Forming Post Course Project Groups

ranakj · May 4, 2018, 5:19pm

I saw this competition as well, interested to go for it?

johnhartquist · May 4, 2018, 5:50pm

I think WaveNet may be a little overkill for the general audio classification task, but would definitely be worth looking into for generative models. Spectrograms are still being used quite a bit, along with MFCCs which attempt to map frequencies to something more representative of human perception.

I’m really interested in multi-resolution spectral features in addition to the raw waveform itself, somehow combining RNNs and CNNs.

bhollan · May 4, 2018, 7:17pm

I really appreciate the input. Honestly, after I posted this I had kind of resolved to make a post about my project, come what may. Finishing it is much more important than profiting off it. But I think you’re definitely right. I think somebody stealing my idea is much more remote a possibility than I’m probably worried about. Thanks for the inspiration!

travis · May 5, 2018, 11:49am

Do you all have torchaudio installed? If so, what’s the best way to do it? I’m using Paperspace, and it was not included as part of the Fastai environment. For torchvision, you can do a conda-install as described here by Jeremy. No such luck for torchaudio.

andrewyip · May 5, 2018, 1:16pm

Am interested in music generation models. I’m a musician myself and would love to follow-up along this line.

blakewest · May 5, 2018, 3:46pm

I’m definitely interested in music generation models. I think it could be really cool to try the progressive GAN approach for music (on either audio, or MIDI)

jsonm · May 6, 2018, 12:30am

This should work for you https://github.com/pytorch/audio

But it doesn’t support windows… not sure what to do here.

travis · May 6, 2018, 11:26am

Thanks. I gave that a shot, but when I tried importing torchaudio into a notebook, I got the following error:

narvind2003 · May 6, 2018, 1:10pm

Anywhere near Atlanta, If I may ask?

travis · May 6, 2018, 2:27pm

No, I’m in Savannah.

blakewest · May 6, 2018, 11:38pm

@andrewyip what’s your email? We should keep in touch about music generation models.

msmedes · May 23, 2018, 3:09pm

has anyone taken a crack at the freesound competition? or processing audio at all using the fast.ai library? It seems most people have generated STFT/FTT/MFCC spectrographs and run a CNN on the resulting jpgs, but I wanted to try to run a model on the resulting arrays themselves. Has anyone tried this yet?

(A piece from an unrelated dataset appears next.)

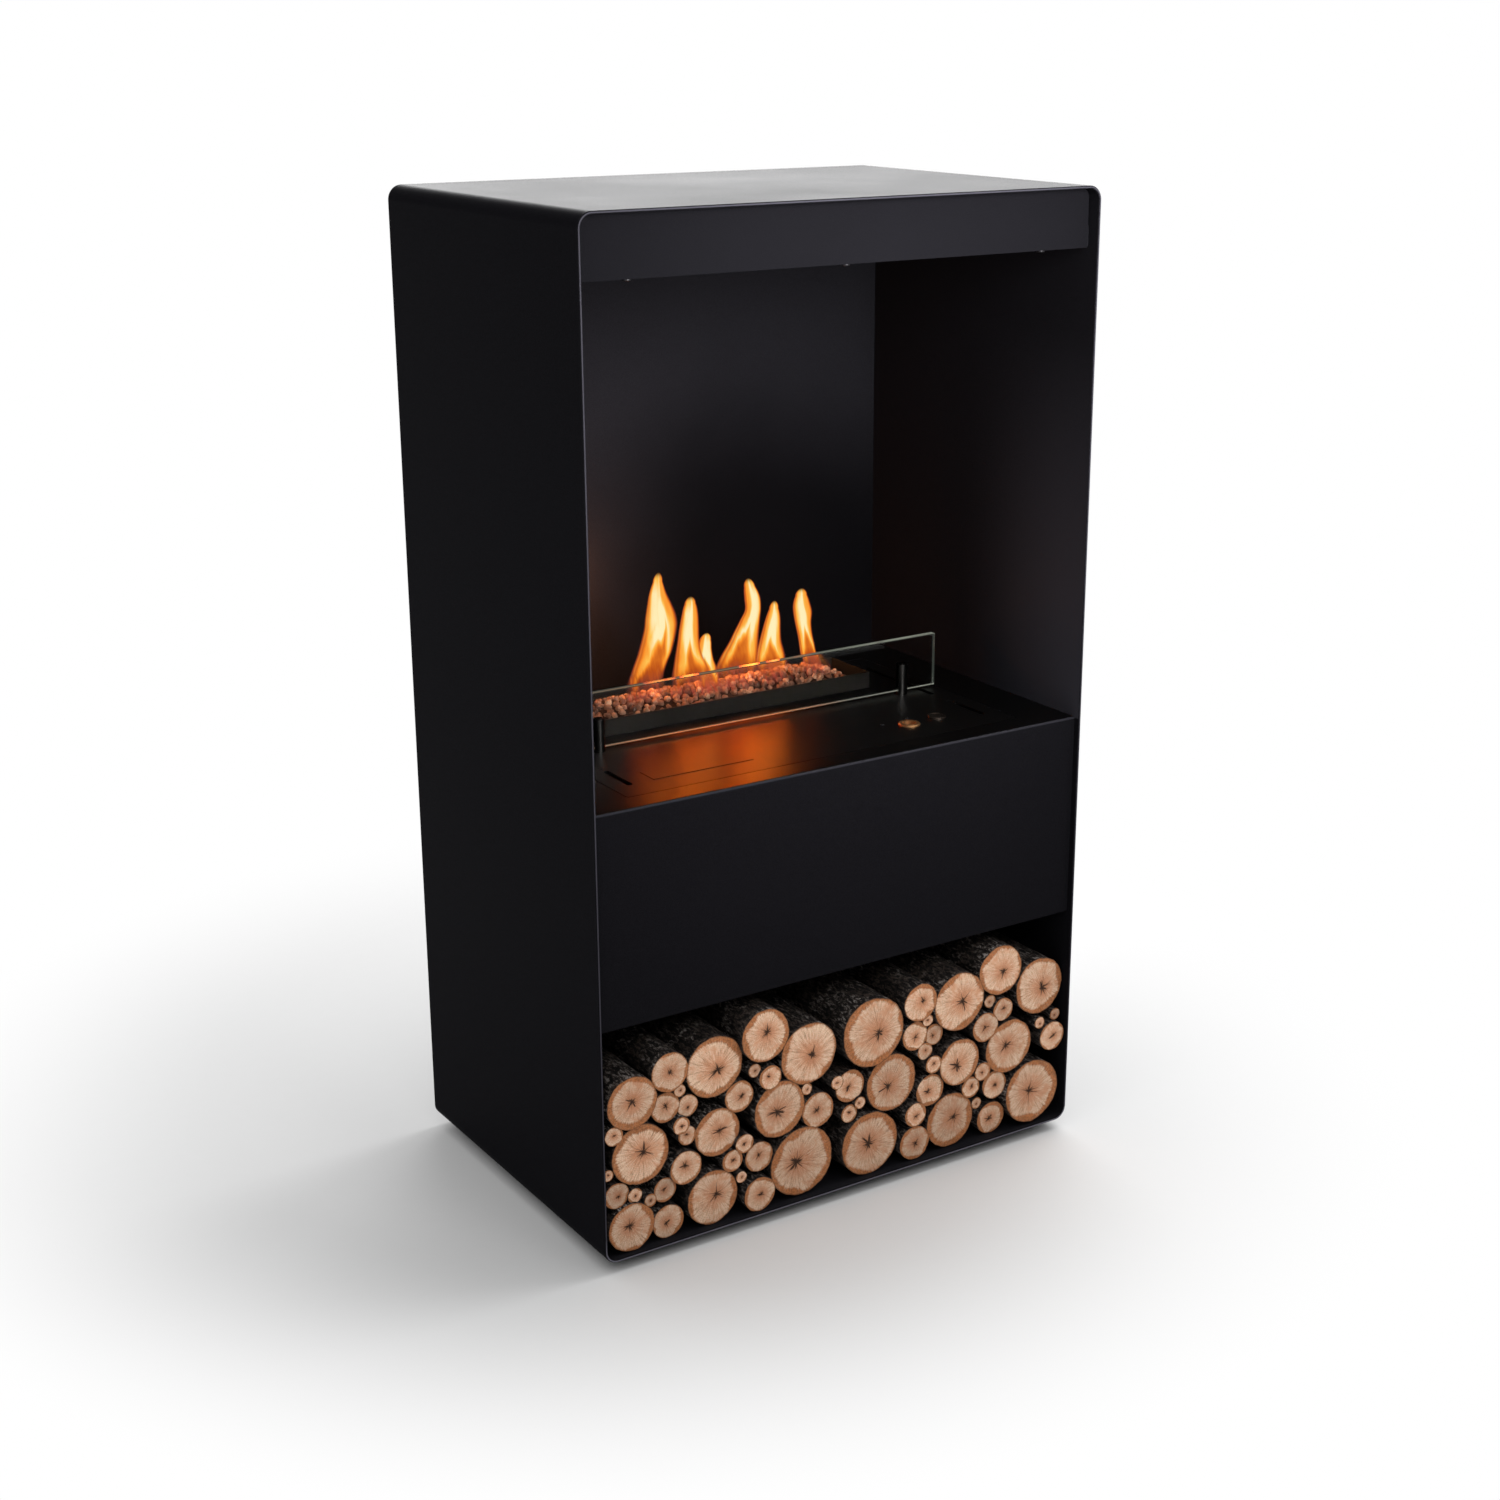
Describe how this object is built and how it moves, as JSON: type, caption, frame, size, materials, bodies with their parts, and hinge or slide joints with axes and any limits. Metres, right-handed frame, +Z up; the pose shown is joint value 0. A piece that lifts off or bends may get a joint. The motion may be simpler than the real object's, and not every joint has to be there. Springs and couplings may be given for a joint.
{
  "type": "bioethanol fireplace",
  "caption": "Tall free-standing black steel bioethanol fireplace with an open fire chamber, low glass screen, pebble tray burner, plain fascia and a niche packed with round firewood.",
  "frame": {"origin": "centre of the footprint, on the floor", "axes": "+X to the right seen from the front, -Y towards the front, +Z up"},
  "size_m": [0.6, 0.4, 1.05],
  "materials": {
    "powder_black": "matte",
    "chamber_black": "matte",
    "zinc_steel": "satin",
    "black_screws": "satin",
    "steel_screws": "satin",
    "rubber": "matte",
    "burner_black": "satin",
    "stainless": "satin",
    "ceramic": "matte",
    "pebbles": "matte",
    "copper": "polished",
    "valve_metal": "satin",
    "bezel_dark": "satin",
    "black_plastic": "matte",
    "lens": "gloss",
    "glass": "clear",
    "firewood": "matte"
  },
  "bodies": {
    "cabinet": {"outer_sleeve": "powder_black", "lintel_panel": "powder_black", "burner_shelf": "powder_black", "back_panel": "powder_black", "ceiling_plate": "chamber_black", "niche_ceiling": "chamber_black", "support_frame": "zinc_steel", "shelf_angle_left": "zinc_steel", "shelf_angle_right": "zinc_steel", "rear_bottom_angle": "zinc_steel", "back_panel_screws": "black_screws", "ceiling_screws": "black_screws", "foot_screws": "steel_screws", "rubber_feet": "rubber", "cable_grommet": "rubber", "logs_thick": "firewood", "logs_middle": "firewood", "logs_thin": "firewood", "sticks": "firewood"},
    "burner": {"burner_tub": "zinc_steel", "burner_lid": "burner_black", "lid_brackets": "zinc_steel", "lid_screws": "black_screws", "label_plate": "burner_black", "fire_tray": "burner_black", "combustion_trough": "stainless", "wick_strip": "ceramic", "igniter_rod": "ceramic", "flame_sensor": "stainless", "pebble_bed": "pebbles", "fuel_tank": "zinc_steel", "fill_pipe": "zinc_steel", "inlet_ring": "copper", "valve_guide": "stainless", "button_bezel": "bezel_dark", "button_switch": "black_plastic", "status_lens": "lens", "level_lens": "lens", "control_box": "black_plastic", "fuel_pump": "black_plastic", "fuel_line": "stainless", "power_socket": "black_plastic", "glass_post_left": "burner_black", "glass_post_right": "burner_black", "post_screws": "black_screws", "glass_pads": "rubber"},
    "glass": {"glass_screen": "glass"},
    "filler_valve": {"valve_poppet": "valve_metal"},
    "start_button": {"button_cap": "bezel_dark"}
  },
  "joints": [
    {"name": "burner_lift", "type": "slide", "parent": "cabinet", "child": "burner", "axis": [0, 0, 1], "range_m": [0, 0.3]},
    {"name": "glass_lift", "type": "slide", "parent": "burner", "child": "glass", "axis": [0, 0, 1], "range_m": [0, 0.1]},
    {"name": "filler_valve_press", "type": "slide", "parent": "burner", "child": "filler_valve", "axis": [0, 0, -1], "range_m": [0, 0.008], "stiffness_N_per_m": 500, "springref_m": -0.004},
    {"name": "start_button_press", "type": "slide", "parent": "burner", "child": "start_button", "axis": [0, 0, -1], "range_m": [0, 0.0015], "stiffness_N_per_m": 1500, "springref_m": -0.0005}
  ]
}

blakewest · May 24, 2018, 1:35am

Yes. 5 of us have a team doing it right now. I’m not quite sure what you mean by “run on the resulting arrays themselves” vs. a jpg. Everything is just tensor arrays by the time it gets to the model. If you want to join our team, I can invite you to the slack channel we have. We’re currently getting a little above the baseline. But we have loads of ideas, and I feel confident we can create a solid submission.

msmedes · May 24, 2018, 1:13pm

Sorry I should have been clearer. I’ve seen approaches that involve generating a spectrogram plot (of whatever length windows), converting that an image file, and then training a CNN on those images, the idea being the spectrograms will represent the content the same way a picture of a dog or cat would. The other way to use that data would be to use the numpy array generated by a call to, say, librosa.features.mfcc and using that as the input for a neural net, which sounds like your approach.

Even · May 25, 2018, 5:51pm

Given the interest in deep learning applied to music I thought I’d share this paper as it seems likely to be of interest and relevant:

A Universal Music Translation Network
Noam Mor, Lior Wolf, Adam Polyak, Yaniv Taigman
(Submitted on 21 May 2018 (v1), last revised 23 May 2018 (this version, v2))
We present a method for translating music across musical instruments, genres, and styles. This method is based on a multi-domain wavenet autoencoder, with a shared encoder and a disentangled latent space that is trained end-to-end on waveforms. Employing a diverse training dataset and large net capacity, the domain-independent encoder allows us to translate even from musical domains that were not seen during training. The method is unsupervised and does not rely on supervision in the form of matched samples between domains or musical transcriptions. We evaluate our method on NSynth, as well as on a dataset collected from professional musicians, and achieve convincing translations, even when translating from whistling, potentially enabling the creation of instrumental music by untrained humans.

blakewest · May 25, 2018, 8:20pm

Yeah we’re doing mfcc’s, and mel filterbanks, and just raw audio. And we’re trying them on various architectures, including CNN’s, RNN’s, and soon I’m hoping to do an all attention model like a Transformer network.